The Romantic Era, that ran from 1825 to 1900, was a period of great musical innovation and originality. Composers began to move away from the universal formal style of the Classical Era, to create more personal works. Some music of the Romantic Era was dramatic, ambitious, and showy, like the symphonies of Berlioz and Liszt, or the operas of Verdi and Puccini. Other pieces were intimate and poetic, like the piano music of Chopin and the art songs of Schubert. But regardless of style, composers in the 19th century considered themselves to be heroes and geniuses — artists who created masterpieces of sound rather than craftsman who created musical entertainment.

Romantic music was inspired by feeling, and compositions began to paint pictures, tell stories, and present emotions — bittersweet, joyful, or turbulent. The days of the Classical-Era’s “absolute music,” enjoyed for its logic and elegance, were gone. In its place a host of rhapsodies, tone poems, and program music sprang up, inspired by nature, love, death, and fantasy. Imagination was valued, rules were broken, and composers created a colorful body of music that, although often controversial in its time, is much beloved today.

The mandolinist in the 19th century also became a more heroic persona. Virtuoso performers were found throughout Europe, and solo repertoire was written to show off their abilities. Along with flying fingers and jaw-dropping runs, romantic audiences also appreciated musicians who could create an intimate ambiance and convey emotion with their instrument. For mandolinists, a good tremolo was essential to spin out a nuanced expressive line, and duo-style playing, that added chords to the melody, allowed a solo performer the same autonomy that a pianist or guitarist enjoyed. Mandolinists, like other musicians of the era, used rubato — holding back or rushing the tempo — along with crescendos and decrescendos to imbue their interpretations with feeling. To play the notes was no longer enough; mandolinists had to fashion deeply personal performances that would create a mood and truly touch an audience.

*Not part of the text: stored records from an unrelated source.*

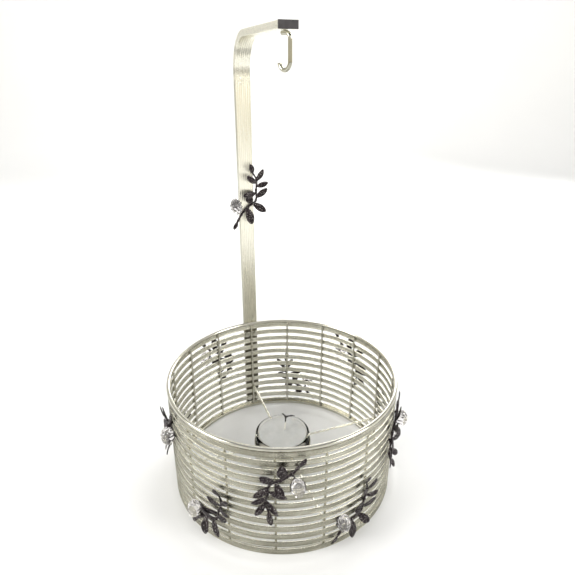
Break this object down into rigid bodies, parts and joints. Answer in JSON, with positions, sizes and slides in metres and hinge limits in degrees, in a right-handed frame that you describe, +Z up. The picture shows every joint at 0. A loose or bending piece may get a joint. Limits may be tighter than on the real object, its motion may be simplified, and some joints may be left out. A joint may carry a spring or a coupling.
{
  "type": "sanctuary lamp",
  "caption": "Standing sanctuary lamp: banded silver basket with olive sprigs and beads, a raised glass candle cup, and a bent tube post with a turning hook.",
  "frame": {"origin": "middle of the flat underside of the base hoop, on the table", "axes": "+Z up, post at +Y at the back, arm reaches towards -Y"},
  "size_m": [0.2185, 0.2161, 0.3787],
  "materials": {
    "silver": "silver-plated steel, polished",
    "hammered_silver": "silver-plated strip with a fine knurled texture",
    "brushed_silver": "silver-plated tube, brushed lengthwise",
    "gunmetal": "cast sprig, blackened, softly shiny",
    "crystal": "cut crystal",
    "clear_glass": "clear",
    "wax": "candle wax, matte plastic stands in",
    "wick_cotton": "waxed cotton",
    "wick_char": "charred cotton",
    "black_plastic": "satin black"
  },
  "bodies": {
    "basket": {"wall_bands": "hammered_silver", "rim_wire": "silver", "ribs": "silver", "base_hoop": "silver", "spokes": "silver", "cup_holder": "silver", "post_tube": "brushed_silver", "post_screws": "silver", "end_plug": "black_plastic", "sprig_1": "gunmetal", "sprig_2": "gunmetal", "sprig_3": "gunmetal", "sprig_4": "gunmetal", "sprig_5": "gunmetal", "sprig_6": "gunmetal", "sprig_7": "gunmetal", "sprig_8": "gunmetal", "sprig_9": "gunmetal", "sprig_10": "gunmetal", "post_sprig": "gunmetal", "bead_1": "crystal", "bead_2": "crystal", "bead_3": "crystal", "bead_4": "crystal", "bead_5": "crystal", "bead_6": "crystal", "bead_7": "crystal", "bead_8": "crystal", "bead_9": "crystal", "bead_10": "crystal", "post_bead": "crystal"},
    "cup": {"glass_cup": "clear_glass"},
    "candle": {"candle": "wax", "wick": "wick_cotton", "wick_tip": "wick_char"},
    "hook": {"hook_pin": "silver", "hook": "silver"}
  },
  "joints": [
    {"name": "cup_lift", "type": "slide", "parent": "basket", "child": "cup", "axis": [0, 0, 1], "range_m": [0, 0.12]},
    {"name": "candle_lift", "type": "slide", "parent": "cup", "child": "candle", "axis": [0, 0, 1], "range_m": [0, 0.06]},
    {"name": "hook_turn", "type": "hinge", "parent": "basket", "child": "hook", "pos_m": [0, -0.0085, 0.3733], "axis": [0, 0, 1], "continuous": true}
  ]
}
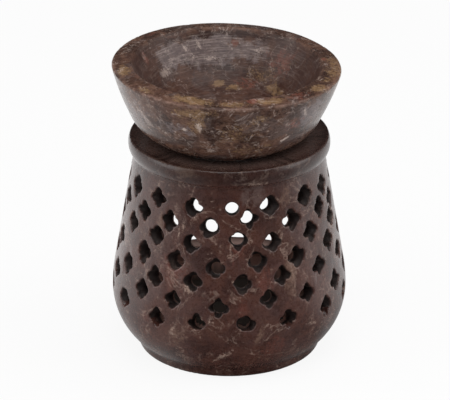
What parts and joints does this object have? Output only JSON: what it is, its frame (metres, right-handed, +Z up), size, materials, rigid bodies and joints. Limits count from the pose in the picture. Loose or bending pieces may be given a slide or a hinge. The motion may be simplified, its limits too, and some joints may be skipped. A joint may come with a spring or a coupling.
{
  "type": "essential oil burner",
  "caption": "Pierced stone oil burner: a round openwork body with a candle chamber and back arch, under a loose shallow bowl.",
  "frame": {"origin": "centre of the base, on the surface that the burner stands on", "axes": "+Z up along the body's turning axis; the front faces -Y and the candle arch faces +Y"},
  "size_m": [0.0788, 0.0788, 0.1015],
  "materials": {
    "body_stone": "hand-polished dark brown soapstone with pale flecks and veins",
    "bowl_stone": "hand-polished mottled brown and ochre soapstone, worn grey inside"
  },
  "bodies": {
    "body": {"pierced_body": "body_stone"},
    "bowl": {"bowl": "bowl_stone"}
  },
  "joints": [
    {"name": "bowl_lift", "type": "slide", "parent": "body", "child": "bowl", "axis": [0, 0, 1], "range_m": [0, 0.04]}
  ]
}
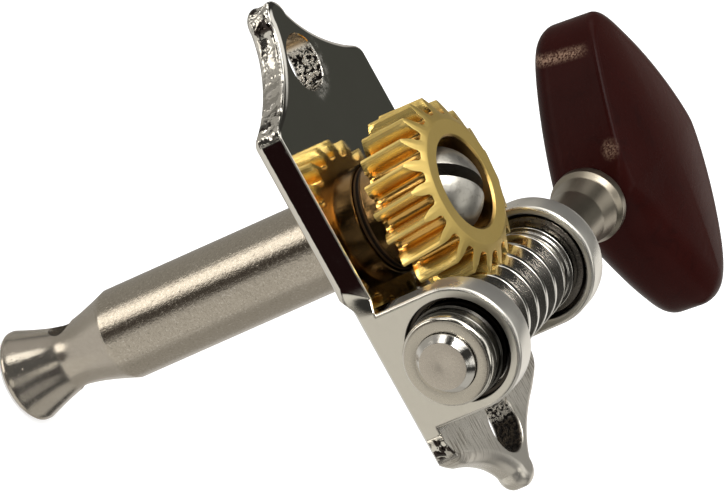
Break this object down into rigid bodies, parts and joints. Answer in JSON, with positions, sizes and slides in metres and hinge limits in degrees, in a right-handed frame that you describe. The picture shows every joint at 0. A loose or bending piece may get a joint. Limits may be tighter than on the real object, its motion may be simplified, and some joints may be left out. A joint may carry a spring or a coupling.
{
  "type": "guitar tuning machine",
  "caption": "Open-gear tuning machine for a stringed instrument: a side knob turns a worm that drives a brass wheel on the string post.",
  "frame": {"origin": "where the string post's axis crosses the back face of the base plate, the face that lies on the headstock", "axes": "+Z out of the headstock toward the worm wheel and screw, so the string post hangs down -Z; +X along the worm shaft from the end bush to the knob; +Y from the worm toward the ear above the post"},
  "size_m": [0.0419, 0.0343, 0.0365],
  "materials": {
    "nickel": "polished nickel plate on a cast plate, bright faces and a soft grain on the ears",
    "bush_nickel": "turned and nickel plated, satin face",
    "thrust_nickel": "turned and nickel plated",
    "washer_fibre": "stamped dark fibre, matt",
    "satin_nickel": "satin nickel plate with a fine lengthwise grain",
    "brass": "bare machined brass, satin face and bright tooth flanks",
    "screw_nickel": "domed and polished, with a dark slot",
    "chrome": "machined and chromed, bright thread",
    "ferrule_nickel": "turned and satin nickel plated",
    "burgundy_plastic": "moulded dark burgundy plastic, semi-gloss"
  },
  "bodies": {
    "plate": {"base_plate": "nickel", "worm_end_bush": "bush_nickel", "thrust_washer": "thrust_nickel", "hub_washer": "washer_fibre"},
    "post": {"string_post": "satin_nickel", "worm_wheel": "brass", "wheel_screw": "screw_nickel"},
    "worm": {"worm_shaft": "chrome", "knob_ferrule": "ferrule_nickel", "knob": "burgundy_plastic"}
  },
  "joints": [
    {"name": "worm_spin", "type": "hinge", "parent": "plate", "child": "worm", "pos_m": [0, -0.0079, 0.00587], "axis": [1, 0, 0], "continuous": true},
    {"name": "post_spin", "type": "hinge", "parent": "plate", "child": "post", "pos_m": [0, 0, 0], "axis": [0, 0, 1], "continuous": true}
  ],
  "couplings": [
    {"joint": "post_spin", "follows": "worm_spin", "ratio": 0.05}
  ]
}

For my Romantic-Era column, in honor of these 19th-century artists of the mandolin, I’ve chosen a small poetic gem by Edward MacDowell to arrange as a mandolin solo. MacDowell (1861-1908), was considered one of the finest American composers of the late 19th century, and a brilliant pianist who often appeared as a soloist with the Boston Symphony Orchestra. In 1896, he wrote a group of short piano pieces entitled “Woodland Sketches,” that remains one of his most famous works today. The first piece in the collection, “To a Wild Rose,” is a perfect example of a Romantic miniature, featuring a lovely haunting melody inspired by nature. Instead of designating a tempo marking for the piece, like Allegro or Largo, MacDowell indicatd that it should be played “with simple tenderness”.

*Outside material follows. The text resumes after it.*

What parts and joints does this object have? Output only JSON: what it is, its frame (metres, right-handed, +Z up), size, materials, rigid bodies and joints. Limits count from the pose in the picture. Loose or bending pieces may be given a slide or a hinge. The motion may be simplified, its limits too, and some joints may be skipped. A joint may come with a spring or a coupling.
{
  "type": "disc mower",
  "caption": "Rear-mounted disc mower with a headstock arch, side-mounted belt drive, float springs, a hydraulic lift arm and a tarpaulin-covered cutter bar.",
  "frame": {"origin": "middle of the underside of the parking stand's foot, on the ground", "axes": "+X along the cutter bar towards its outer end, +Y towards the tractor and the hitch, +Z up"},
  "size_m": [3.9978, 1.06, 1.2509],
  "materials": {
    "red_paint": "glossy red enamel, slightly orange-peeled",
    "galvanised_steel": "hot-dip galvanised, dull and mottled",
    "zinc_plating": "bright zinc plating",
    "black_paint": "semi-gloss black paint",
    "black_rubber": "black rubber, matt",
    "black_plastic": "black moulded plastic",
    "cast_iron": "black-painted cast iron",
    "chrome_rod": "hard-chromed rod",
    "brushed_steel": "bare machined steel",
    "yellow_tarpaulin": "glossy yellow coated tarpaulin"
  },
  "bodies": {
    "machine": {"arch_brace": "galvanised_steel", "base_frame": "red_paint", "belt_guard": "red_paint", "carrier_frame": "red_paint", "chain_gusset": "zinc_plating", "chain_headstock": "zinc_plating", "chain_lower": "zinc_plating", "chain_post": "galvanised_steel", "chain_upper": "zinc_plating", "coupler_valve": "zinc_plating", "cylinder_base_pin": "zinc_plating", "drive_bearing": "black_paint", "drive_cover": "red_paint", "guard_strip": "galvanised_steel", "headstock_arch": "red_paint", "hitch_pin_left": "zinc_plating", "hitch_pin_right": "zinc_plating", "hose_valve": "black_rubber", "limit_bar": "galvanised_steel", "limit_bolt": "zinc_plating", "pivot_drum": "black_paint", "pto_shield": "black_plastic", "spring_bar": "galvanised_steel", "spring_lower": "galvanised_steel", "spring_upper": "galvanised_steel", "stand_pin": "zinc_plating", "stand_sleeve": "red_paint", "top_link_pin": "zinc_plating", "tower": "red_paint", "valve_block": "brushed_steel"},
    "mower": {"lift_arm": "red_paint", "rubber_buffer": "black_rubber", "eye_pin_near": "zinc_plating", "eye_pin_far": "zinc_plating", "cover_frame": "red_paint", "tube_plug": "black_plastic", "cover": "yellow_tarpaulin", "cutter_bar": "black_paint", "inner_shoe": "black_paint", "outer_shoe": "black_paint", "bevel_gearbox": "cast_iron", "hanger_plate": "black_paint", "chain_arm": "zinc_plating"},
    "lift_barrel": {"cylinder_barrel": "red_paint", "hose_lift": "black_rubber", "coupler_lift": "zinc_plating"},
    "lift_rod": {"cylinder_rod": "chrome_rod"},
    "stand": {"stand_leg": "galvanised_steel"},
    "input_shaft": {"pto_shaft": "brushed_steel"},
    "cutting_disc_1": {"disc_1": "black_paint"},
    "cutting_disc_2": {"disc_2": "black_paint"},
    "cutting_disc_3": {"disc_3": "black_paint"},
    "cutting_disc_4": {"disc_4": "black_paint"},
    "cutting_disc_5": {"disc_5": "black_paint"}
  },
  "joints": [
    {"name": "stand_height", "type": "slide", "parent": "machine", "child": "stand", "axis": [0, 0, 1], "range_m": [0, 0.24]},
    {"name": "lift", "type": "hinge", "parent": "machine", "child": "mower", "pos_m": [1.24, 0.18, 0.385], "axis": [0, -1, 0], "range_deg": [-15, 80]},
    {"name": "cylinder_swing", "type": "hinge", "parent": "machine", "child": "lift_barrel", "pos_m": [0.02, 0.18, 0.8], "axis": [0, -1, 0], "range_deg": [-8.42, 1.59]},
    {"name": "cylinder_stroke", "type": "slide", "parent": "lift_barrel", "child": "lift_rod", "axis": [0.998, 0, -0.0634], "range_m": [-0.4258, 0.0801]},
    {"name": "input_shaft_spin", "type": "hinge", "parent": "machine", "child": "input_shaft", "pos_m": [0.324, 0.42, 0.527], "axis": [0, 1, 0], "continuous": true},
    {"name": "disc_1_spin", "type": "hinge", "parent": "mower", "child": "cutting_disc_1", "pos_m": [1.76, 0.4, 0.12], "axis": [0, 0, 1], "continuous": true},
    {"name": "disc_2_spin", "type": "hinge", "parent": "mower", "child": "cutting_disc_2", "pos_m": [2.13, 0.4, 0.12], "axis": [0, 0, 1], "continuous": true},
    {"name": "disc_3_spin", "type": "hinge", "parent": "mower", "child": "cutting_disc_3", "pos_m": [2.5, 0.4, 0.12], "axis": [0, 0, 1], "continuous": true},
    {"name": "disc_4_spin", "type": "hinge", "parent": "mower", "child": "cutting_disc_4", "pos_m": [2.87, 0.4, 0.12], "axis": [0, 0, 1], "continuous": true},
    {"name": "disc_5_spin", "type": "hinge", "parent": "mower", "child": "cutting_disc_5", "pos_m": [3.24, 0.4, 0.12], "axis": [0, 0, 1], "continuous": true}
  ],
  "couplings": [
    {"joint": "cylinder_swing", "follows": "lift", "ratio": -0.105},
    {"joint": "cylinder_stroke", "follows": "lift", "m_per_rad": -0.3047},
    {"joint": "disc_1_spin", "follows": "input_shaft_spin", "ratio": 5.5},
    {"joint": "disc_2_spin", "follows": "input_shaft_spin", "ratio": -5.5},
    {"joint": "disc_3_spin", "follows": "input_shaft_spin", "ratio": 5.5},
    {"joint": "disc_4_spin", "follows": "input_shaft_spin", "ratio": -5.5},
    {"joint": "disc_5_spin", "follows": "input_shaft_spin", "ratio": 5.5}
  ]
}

So that’s your challenge: to play the piece with emotion, using rubato and dynamic variety to create a feeling of tenderness and nostalgia. For those of you who aren’t up to the rigors of duo-style just yet, grab a friend to play the accompaniment, written with stems down, and concentrate on learning the melody, written with stems up. The piece is lovely either way, holding a delicate vision of spring to inspire us as we battle through the snows of winter.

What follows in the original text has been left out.